Devi, whose marriage was annulled in 2015, had to live with Bharti during the process of annulment and later at the shelter that Bharti runs. She says continuing with her education — and Bharti’s reputation — gave her the confidence to eventually start going back to her village home.
“I wanted to study and work like all girls dream of growing up and working, and I got to do exactly that,” says Devi, who now works at an insurance company. “Now I go home often, because I’ve made something of myself. Initially, people were scared if they heard about me visiting; they thought I would call didi. Young girls often come to me if they think a child marriage is going to take place and I give them didi’s number.”
Helping young women imagine a life for themselves after child marriage and then supporting them as they build that life has been rewarding for Bharti but it has also been risky.
“I may not get breakfast, lunch or dinner on some days, but I definitely receive threats on a daily basis,” says Bharti, who lives with her mother. “I have also had instances of receiving fake tips about a child marriage taking place in attempts to lure me to a certain location. Call it a gut feeling or intuition, luckily I’ve avoided the worst,” she adds.

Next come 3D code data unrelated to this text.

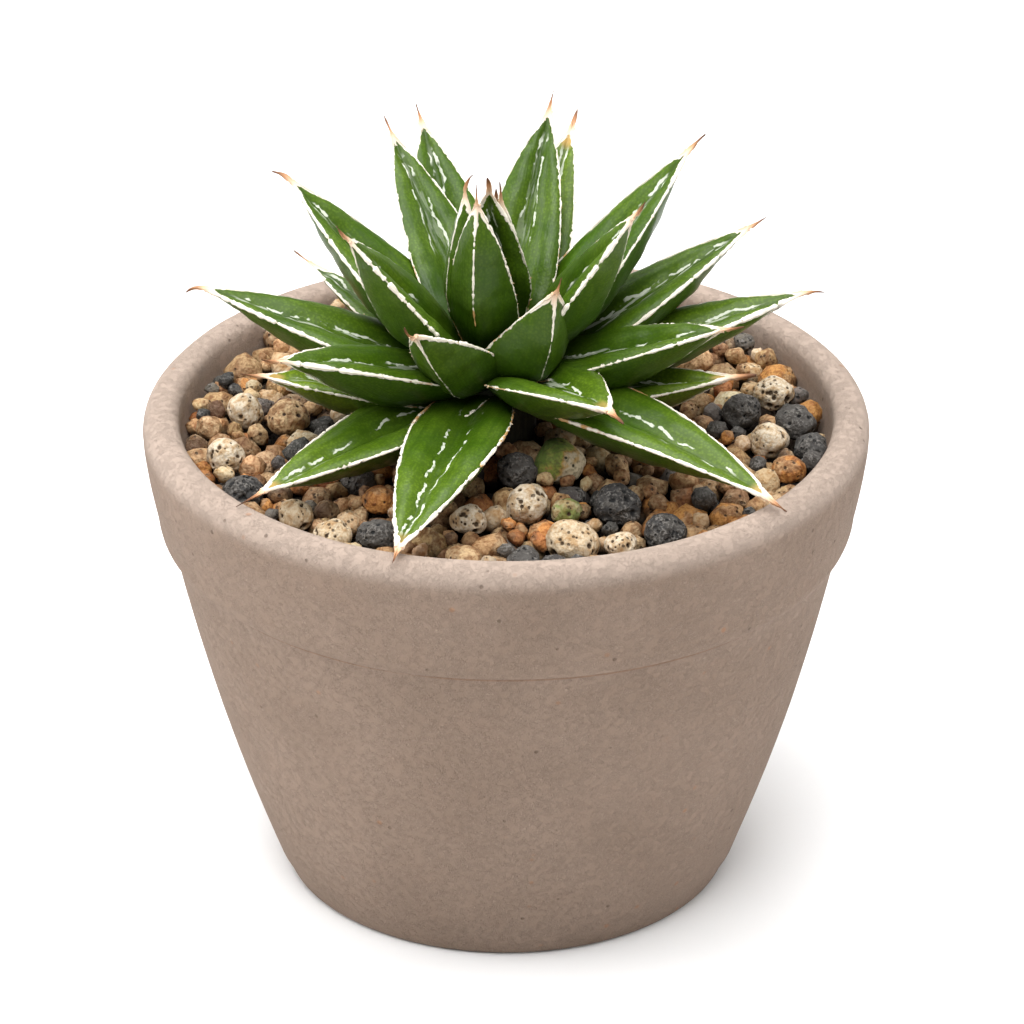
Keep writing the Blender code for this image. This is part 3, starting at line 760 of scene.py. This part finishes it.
def model_leaf():
    """The straight leaf: a keeled blade drawn out from its section to the end of its spine."""
    ring, upper = leaf_section()
    blade = outline("model leaf", ring + ring[:1])
    edit(blade)
    bpy.ops.mesh.remove_doubles(threshold=0.001 * MM)
    done()
    give(blade.data, "upper", [1.0 if i < upper else 0.0 for i in range(len(ring))])
    edit(blade)
    bpy.ops.mesh.edge_face_add()
    bpy.ops.mesh.select_mode(type="VERT")
    shares = [i / 44 for i in range(1, 37)] + [0.82 + 0.18 * i / 14 for i in range(1, 15)]
    size = (half_width(0.0), keel_depth(0.0))
    place = 0.0
    sections = [(share * MODEL_LENGTH, half_width(share), keel_depth(share)) for share in shares]
    for share, radius in SPINE_TAPER:
        sections.append((MODEL_LENGTH + MODEL_SPINE * share, radius * MM, 1.5 * radius * MM))
    for where, half, depth in sections:
        bpy.ops.mesh.extrude_region_move(
            TRANSFORM_OT_translate={"value": (where - place, 0.0, 0.0)}
        )
        bpy.ops.transform.resize(
            value=(1.0, half / size[0], depth / size[1]), center_override=(where, 0.0, 0.0)
        )
        place, size = where, (half, depth)
    bpy.ops.mesh.select_all(action="SELECT")
    bpy.ops.mesh.normals_make_consistent(inside=False)
    done()
    blade.data.materials.append(LEAF)
    group(blade, "flesh", range(len(blade.data.vertices)))
    return blade


def edge_radii(shares, thick, reach, broken, length, rng):
    """How thick a horn edge is at each place: bold and broken outward, a thin thread inward."""
    found, dash, gap = [], rng.uniform(3.0, 8.0), 0.0
    step = length / MM * (shares[1] - shares[0])
    wave = rng.uniform(0.0, 9.0)
    for share in reversed(shares):
        bold = min(max((share - reach) / 0.3 + 0.25, 0.0), 1.0)
        radius = 0.08 + (thick - 0.08) * bold
        dash -= step
        if dash < 0:
            gap = rng.uniform(0.4, 1.0) * broken
            dash = rng.uniform(1.6, 5.5) / max(broken, 0.3) + gap
        if gap > 0:
            radius *= 0.15
            gap -= step
        spot = Vector((share * length / MM, wave, 0.0))
        radius *= 1.0 + 0.7 * noise.noise(spot * 0.35) + 0.5 * noise.noise(spot * 1.1)
        found.append(max(radius, 0.03) * MM)
    return found[::-1]


def add_edges(name, length, widen, rng):
    """Raised horn along both margins and the keel of a straight leaf."""
    row = EDGES.get(name, COMMON_EDGES)
    right, left, keel, right_reach, left_reach, keel_reach, broken = row
    shares = [i / 130 for i in range(5, 130)]
    found = []
    # Seen along the leaf from its root, the left edge is on the side of +Y.
    edges = ((1, left, left_reach), (-1, right, right_reach), (0, keel, keel_reach))
    for side, thick, reach in edges:
        points = []
        for share in shares:
            across = side * half_width(share) * widen
            down = 0.0 if side else -keel_depth(share) * widen
            points.append((share * length, across, down))
        radii = edge_radii(shares, thick, reach, broken, length, rng)
        if not side:
            radii = [
                radius if share > reach - 0.12 else 0.02 * MM
                for share, radius in zip(shares, radii)
            ]
        edge = tube(name + " edge", points, radii)
        edge.data.materials.append(HORN)
        give(edge.data, "upper", 0.5)
        group(edge, "horn edge", range(len(edge.data.vertices)))
        found.append(edge)
    return found


def model_tooth():
    """A small hooked tooth, pointing to +Y from its foot at the origin."""
    choose()
    bpy.ops.mesh.primitive_cone_add(
        vertices=6, radius1=0.34 * MM, radius2=0.07 * MM, depth=0.9 * MM,
        location=(0, 0, 0), rotation=(-math.pi / 2, 0, 0),
    )
    tooth = bpy.context.object
    tooth.name = "model tooth"
    bpy.ops.object.transform_apply()
    edit(tooth)
    bpy.ops.mesh.subdivide(number_cuts=1)
    done()
    for vert in tooth.data.vertices:
        reach = vert.co.y / MM + 0.45
        vert.co.x += 0.35 * MM * reach**2
        vert.co.y += 0.3 * MM
    tooth.data.materials.append(TOOTH)
    give(tooth.data, "upper", 0.5)
    return tooth


def path_of(bend, length, spine, hook):
    """The line that bends a straight leaf, in its upright plane, from lift 0."""
    spot, before, points = Vector(), 0.0, []
    for run in [length * i / 26 for i in range(26)] + [length + spine * i / 8 for i in range(9)]:
        middle = (run + before) / 2
        turn = bend * min(middle / length, 1.0) + hook * max((middle - length) / spine, 0.0)
        spot = spot + Vector((math.cos(turn), 0.0, math.sin(turn))) * (run - before)
        points.append(spot)
        before = run
    path = thread("leaf line", points)
    path.data.twist_mode = "Z_UP"
    return path


def add_teeth(tooth, name, length, widen, rng):
    """Teeth along both edges, larger toward the root."""
    found = []
    for side in (1, -1):
        share = rng.uniform(0.07, 0.12)
        while share < 0.8:
            piece = copy_of(tooth, name + " tooth")
            size = rng.uniform(0.35, 0.8) * (1.1 - 0.7 * share)
            lean = Matrix.Rotation(rng.uniform(-0.5, 0.5), 4, "X")
            facing = Matrix.Diagonal((1, side, 1, 1))
            place = Vector((share * length, side * half_width(share) * widen, 0.0))
            piece.data.transform(
                Matrix.Translation(place) @ facing @ lean @ Matrix.Scale(size, 4)
            )
            if side < 0:
                piece.data.flip_normals()
            found.append(piece)
            share += rng.uniform(0.04, 0.12)
    return found


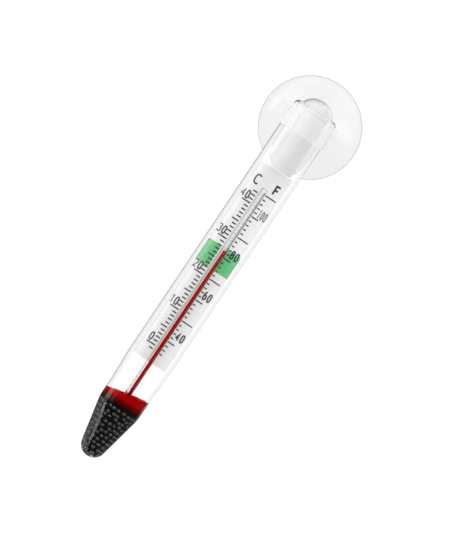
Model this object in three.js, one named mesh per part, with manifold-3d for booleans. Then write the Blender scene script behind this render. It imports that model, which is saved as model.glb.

When asked if she has been to the police to report any of the threats she receives, Bharti says doing so would only make it harder for her to interact with the people she is trying to help because it would alienate her from them.
She knows the risks she is taking to help girls use a little-known law to fight a long-held tradition, yet she does it anyway.
“[The law had previously forgotten] about girls once they are married off, but they are the ones who need our help the most… No one is immortal, so if I can help even 10 girls along the way, I’m happy to take the risk.”